BEGIN Data supplied

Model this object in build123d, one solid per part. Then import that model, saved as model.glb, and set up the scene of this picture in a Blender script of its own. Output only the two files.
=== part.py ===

END Data supplied
BEGIN Data supplied

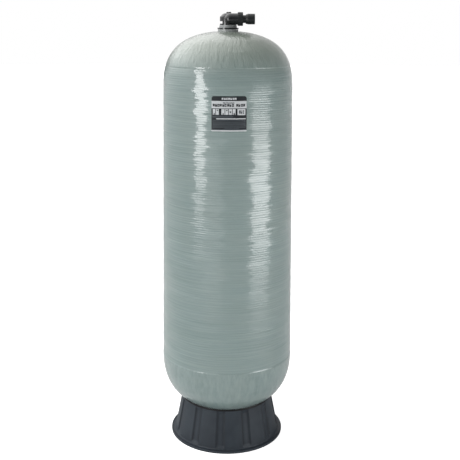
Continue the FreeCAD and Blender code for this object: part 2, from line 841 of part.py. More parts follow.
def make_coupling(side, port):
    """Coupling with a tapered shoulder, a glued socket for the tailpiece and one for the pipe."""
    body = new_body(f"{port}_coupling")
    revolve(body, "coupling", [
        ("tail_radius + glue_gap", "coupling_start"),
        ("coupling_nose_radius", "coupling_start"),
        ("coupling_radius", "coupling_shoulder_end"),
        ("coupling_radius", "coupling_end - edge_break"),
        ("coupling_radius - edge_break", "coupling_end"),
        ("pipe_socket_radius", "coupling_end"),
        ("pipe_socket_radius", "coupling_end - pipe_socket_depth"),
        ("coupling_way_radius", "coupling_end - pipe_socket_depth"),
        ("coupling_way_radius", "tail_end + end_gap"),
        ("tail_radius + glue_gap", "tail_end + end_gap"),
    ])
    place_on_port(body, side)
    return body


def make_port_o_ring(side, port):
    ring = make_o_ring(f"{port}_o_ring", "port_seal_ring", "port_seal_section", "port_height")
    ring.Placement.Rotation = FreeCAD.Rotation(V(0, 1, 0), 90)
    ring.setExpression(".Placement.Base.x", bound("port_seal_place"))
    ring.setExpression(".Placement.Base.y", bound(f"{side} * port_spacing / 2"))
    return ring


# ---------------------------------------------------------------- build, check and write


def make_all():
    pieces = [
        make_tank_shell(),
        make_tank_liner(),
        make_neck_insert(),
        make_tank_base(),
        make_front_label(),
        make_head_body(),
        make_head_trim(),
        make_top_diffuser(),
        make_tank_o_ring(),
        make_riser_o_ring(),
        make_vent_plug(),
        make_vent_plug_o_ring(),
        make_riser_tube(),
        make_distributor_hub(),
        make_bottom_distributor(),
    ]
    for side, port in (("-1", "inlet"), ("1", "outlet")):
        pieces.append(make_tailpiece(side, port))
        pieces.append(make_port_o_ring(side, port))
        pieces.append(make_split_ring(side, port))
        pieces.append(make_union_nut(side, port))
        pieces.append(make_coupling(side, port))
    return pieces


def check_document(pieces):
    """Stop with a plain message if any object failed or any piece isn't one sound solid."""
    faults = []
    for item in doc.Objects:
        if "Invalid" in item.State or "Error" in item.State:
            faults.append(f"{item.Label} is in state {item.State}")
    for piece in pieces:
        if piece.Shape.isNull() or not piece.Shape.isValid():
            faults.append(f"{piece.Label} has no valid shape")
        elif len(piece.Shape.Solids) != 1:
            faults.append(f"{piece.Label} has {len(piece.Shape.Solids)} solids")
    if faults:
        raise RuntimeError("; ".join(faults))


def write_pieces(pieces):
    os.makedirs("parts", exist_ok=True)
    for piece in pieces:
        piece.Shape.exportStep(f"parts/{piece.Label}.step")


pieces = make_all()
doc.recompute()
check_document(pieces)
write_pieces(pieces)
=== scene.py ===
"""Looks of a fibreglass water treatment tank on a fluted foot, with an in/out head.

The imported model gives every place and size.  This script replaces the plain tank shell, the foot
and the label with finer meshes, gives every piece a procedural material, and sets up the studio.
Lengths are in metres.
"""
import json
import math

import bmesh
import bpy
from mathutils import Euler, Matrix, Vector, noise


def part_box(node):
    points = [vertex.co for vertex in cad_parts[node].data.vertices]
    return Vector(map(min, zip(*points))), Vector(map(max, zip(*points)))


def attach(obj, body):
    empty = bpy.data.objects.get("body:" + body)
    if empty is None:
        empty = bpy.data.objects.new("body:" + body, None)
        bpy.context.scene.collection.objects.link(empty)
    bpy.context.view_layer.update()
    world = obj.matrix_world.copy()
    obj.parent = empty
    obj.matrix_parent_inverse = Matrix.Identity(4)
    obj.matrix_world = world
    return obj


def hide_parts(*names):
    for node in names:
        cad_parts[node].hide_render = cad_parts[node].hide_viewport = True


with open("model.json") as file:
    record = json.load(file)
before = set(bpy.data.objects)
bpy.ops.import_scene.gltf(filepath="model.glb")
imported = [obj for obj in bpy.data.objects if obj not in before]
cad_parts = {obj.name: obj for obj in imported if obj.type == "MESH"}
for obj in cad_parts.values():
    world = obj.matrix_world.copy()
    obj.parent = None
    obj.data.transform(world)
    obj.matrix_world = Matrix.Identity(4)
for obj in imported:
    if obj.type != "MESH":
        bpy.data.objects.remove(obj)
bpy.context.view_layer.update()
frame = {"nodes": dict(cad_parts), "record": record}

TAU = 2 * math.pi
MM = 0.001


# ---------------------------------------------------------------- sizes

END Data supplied
BEGIN Data supplied

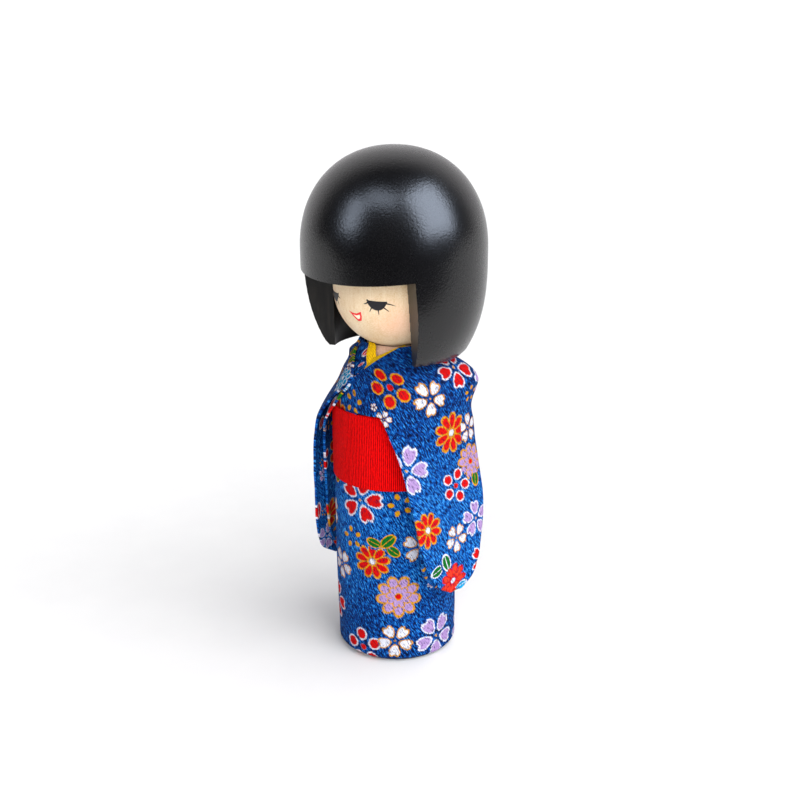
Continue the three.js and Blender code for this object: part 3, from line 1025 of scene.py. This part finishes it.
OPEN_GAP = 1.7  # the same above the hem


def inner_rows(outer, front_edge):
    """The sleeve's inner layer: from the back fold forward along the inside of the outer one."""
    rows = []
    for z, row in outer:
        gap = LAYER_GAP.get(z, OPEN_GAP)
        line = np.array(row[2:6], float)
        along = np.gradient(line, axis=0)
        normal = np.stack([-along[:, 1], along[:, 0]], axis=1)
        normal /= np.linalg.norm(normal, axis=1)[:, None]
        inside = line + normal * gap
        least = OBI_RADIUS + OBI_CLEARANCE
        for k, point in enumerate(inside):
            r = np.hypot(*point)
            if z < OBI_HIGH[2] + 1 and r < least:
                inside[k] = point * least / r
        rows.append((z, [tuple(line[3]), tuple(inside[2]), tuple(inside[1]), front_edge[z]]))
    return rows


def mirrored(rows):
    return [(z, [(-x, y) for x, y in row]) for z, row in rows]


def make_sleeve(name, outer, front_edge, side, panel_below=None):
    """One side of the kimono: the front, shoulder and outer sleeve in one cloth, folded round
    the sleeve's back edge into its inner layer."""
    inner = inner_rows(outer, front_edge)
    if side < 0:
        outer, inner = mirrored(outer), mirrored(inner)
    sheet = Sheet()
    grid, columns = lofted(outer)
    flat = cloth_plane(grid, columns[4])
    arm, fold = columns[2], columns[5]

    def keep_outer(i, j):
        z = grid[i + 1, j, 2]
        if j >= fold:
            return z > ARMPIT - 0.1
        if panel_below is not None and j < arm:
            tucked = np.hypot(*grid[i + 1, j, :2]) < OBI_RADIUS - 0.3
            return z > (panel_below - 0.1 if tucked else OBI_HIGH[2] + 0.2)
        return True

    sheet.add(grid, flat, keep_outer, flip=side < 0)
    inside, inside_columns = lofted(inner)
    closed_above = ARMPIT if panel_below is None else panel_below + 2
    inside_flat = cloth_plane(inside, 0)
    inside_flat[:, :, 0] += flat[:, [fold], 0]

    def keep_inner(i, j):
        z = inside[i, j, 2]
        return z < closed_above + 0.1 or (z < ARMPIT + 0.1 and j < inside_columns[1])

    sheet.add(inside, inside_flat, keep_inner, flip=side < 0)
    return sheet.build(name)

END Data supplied

Task prompt.
Locate the lines above that hold the word "points". Show every one of them.

Answer.
    points = [vertex.co for vertex in cad_parts[node].data.vertices]
    return Vector(map(min, zip(*points))), Vector(map(max, zip(*points)))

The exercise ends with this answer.